• **EXERCISE TASK**:
Give the listing again in full, exactly as written.

• **DATASET EXCERPT**:
——
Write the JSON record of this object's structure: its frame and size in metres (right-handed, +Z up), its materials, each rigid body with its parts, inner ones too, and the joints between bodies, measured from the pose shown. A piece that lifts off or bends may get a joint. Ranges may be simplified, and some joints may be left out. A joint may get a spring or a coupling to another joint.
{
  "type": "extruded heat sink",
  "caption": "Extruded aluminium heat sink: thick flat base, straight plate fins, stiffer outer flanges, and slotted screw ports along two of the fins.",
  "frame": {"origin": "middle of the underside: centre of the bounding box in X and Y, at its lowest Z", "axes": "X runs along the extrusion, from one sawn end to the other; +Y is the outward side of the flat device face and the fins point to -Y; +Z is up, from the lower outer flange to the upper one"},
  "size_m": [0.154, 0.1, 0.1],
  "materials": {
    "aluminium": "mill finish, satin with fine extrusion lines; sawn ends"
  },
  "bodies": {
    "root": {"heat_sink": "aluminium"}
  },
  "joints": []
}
——
• **THE COMPLETED TASK**:
Write the JSON record of this object's structure: its frame and size in metres (right-handed, +Z up), its materials, each rigid body with its parts, inner ones too, and the joints between bodies, measured from the pose shown. A piece that lifts off or bends may get a joint. Ranges may be simplified, and some joints may be left out. A joint may get a spring or a coupling to another joint.
{
  "type": "extruded heat sink",
  "caption": "Extruded aluminium heat sink: thick flat base, straight plate fins, stiffer outer flanges, and slotted screw ports along two of the fins.",
  "frame": {"origin": "middle of the underside: centre of the bounding box in X and Y, at its lowest Z", "axes": "X runs along the extrusion, from one sawn end to the other; +Y is the outward side of the flat device face and the fins point to -Y; +Z is up, from the lower outer flange to the upper one"},
  "size_m": [0.154, 0.1, 0.1],
  "materials": {
    "aluminium": "mill finish, satin with fine extrusion lines; sawn ends"
  },
  "bodies": {
    "root": {"heat_sink": "aluminium"}
  },
  "joints": []
}